First, we should be explicit about the way the match form treats regular, non-quoted data. Remember that in regular racket code, a symbol (say, a) appearing outside a quote-type form and outside a binding form is treated as a(n implicit) variable reference form (var-ref a). In the left-hand side of a match template, on the other hand, a ‘bare symbol’ is treated as an in-line variable binding form, (var-bind a). Remember that var-ref and var-bind are my shorthands here; they won’t work within Racket. However, if you want to be explicit about in-line binding forms in your patterns, you can use the var form. That is, both these matches are equivalent:

1 2	(match '1 [a "yes"]) (match '1 [(var a) "yes"])

So just like how in the right-hand-side (template) of a match clause, being at quasiquote level 0 means that ‘bare symbols’ are considered variable reference forms, on the left-hand-side (pattern) of a match clause, being at quasiquote level 0 means bare symbols are considered variable binding forms. Similar, at non-zero quasiquote levels, symbols are in both cases considered as symbol-literals, and lists are in both cases considered as list-literals:

(match '(3 4) [`(a ,a) `(a ,a)])
> match error
(match '(a 4) [`(a ,a) `(a ,a)])
> '(a 4)'

In the first case, the first a is at quasiquote level 1, so it is interpreted as the symbol-literal ’a. This is not the same as the literal 3, so the match fails. The second a, contained in the unquote, is at quasiquote level 0, so it would be interpreted as a binding form, if it hadn’t been so rudely interrupted by the previous mismatch. The second example finally gives it its chance to shine. On the template side, the first a is at quasiquote level 1, and so is treated as a literal; the second is at level 0 and so is treated as variable reference form.

This example is nearly fully illustrative; aside from the fact that the pattern matches and binds (destructures) and the template constructs and references (restructures), the semantics of quasiquote are almost fully symmetric, in a similar sense as the symmetry as between var-bind and var-ref.

Levels of quasiquotation within match

The only real difference is that pattern-side quasiquotation doesn’t care about higher levels of quasiquote.
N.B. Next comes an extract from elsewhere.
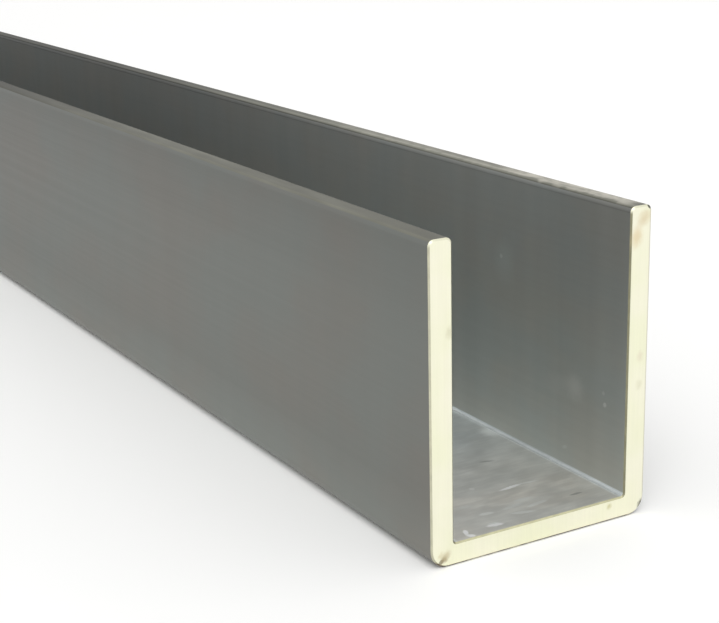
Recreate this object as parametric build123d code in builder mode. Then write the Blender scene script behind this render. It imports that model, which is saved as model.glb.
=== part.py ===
# Aluminium U channel, extruded in one piece and sawn to a stock length.
#
# The channel lies on its web with the open side up. X runs along the length, Y across
# the web and Z up the legs. The origin is on the web's underside, halfway along the
# length and halfway between the legs.
#
# The section is a flat web with a plain leg at each side. The die rounds the two outer
# corners and both edges of each lip, and leaves a fine fillet in each corner of the
# groove. The ends are sawn square and their edges broken with a file.

import os

from build123d import *

# Driving dimensions, in millimetres
stock_length = 1000.0
leg_height = 50.0  # from the web's underside to the lips
web_width = 40.0  # over the outer faces of both legs
leg_wall = 4.0
web_wall = 3.5
outer_corner_radius = 3.0  # where each leg turns into the web, outside
groove_corner_radius = 0.5  # the fillet inside the same corner
lip_radius = 1.0  # both edges of each leg's lip
sawn_edge_break = 0.25  # filed round both sawn ends

groove_width = web_width - 2 * leg_wall
groove_depth = leg_height - web_wall

# The two round edges of a lip take at most nine tenths of its wall, and the file
# takes off less than the die rounded
lip_edge_radius = min(lip_radius, 0.45 * leg_wall)
end_break = min(sawn_edge_break, lip_edge_radius / 2)

with BuildPart() as channel:
    # The die's opening, drawn in the plane of one sawn end
    with BuildSketch(Plane.YZ.offset(-stock_length / 2)) as section:
        Rectangle(web_width, leg_height, align=(Align.CENTER, Align.MIN))
        with Locations((0, web_wall)):
            Rectangle(
                groove_width,
                groove_depth,
                align=(Align.CENTER, Align.MIN),
                mode=Mode.SUBTRACT,
            )
        # The section's corners lie in three rows: underside, groove floor and lips
        fillet(section.vertices().group_by(Axis.Y)[1], groove_corner_radius)
        fillet(section.vertices().group_by(Axis.Y)[0], outer_corner_radius)
        fillet(section.vertices().group_by(Axis.Y)[-1], lip_edge_radius)
    extrude(amount=stock_length)

    sawn_ends = channel.faces().filter_by(Axis.X)
    chamfer(sawn_ends.edges(), length=end_break)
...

That is, we don’t need to (and in fact, can’t) use multiple unquotes to ’escape from’ multiple quasiquotations. An unquote always resets the quasiquotation level to 0:

1
2
3

(match '(1 `(,2))
    [`(,a `(,,b)) `(,a ,b)])
> match syntax error

I’m not completely cetain why this behavior was chosen, but it seems likely because there’s no obvious use case for multiple levels of nesting in a pattern. Since the pattern itself is not returned, after matching succeeds or fails, all that matters is the bindings that were made. Here’s my (failed) attempt to find a use for multi-level quasiquotation in patterns:

1
2
3

(match '(1 `(,2))
    [`(,a `(,b)) b])
> ',2

What if we wanted to rewrite the above to extract just the 2, without the leading unquote? Why can’t we just:

1
2
3

(match '(1 `(,2))
    [`(,a `(,,b)) b])
> error

But even if multiple levels of quasiquote were implemented, my attempted solution still doesn’t make sense. Note that in the match’s target, the unquote represents a symbol-literal, whereas in the pattern template, both unquotes represent unquote forms. It just ain’t gonna match!

More to the point, we can already accomplish what we want without modifying match, we just need to be slightly clever:

1
2
3

(match '(1 `(,2))
    [`(,a `(,(list 'unquote b))) b])
> 2

And with that, we’re done! If you’ve made it this far, you now know just about everything you need to implement quasiquotation yourself. All that stands in your way is the Fear of Macros.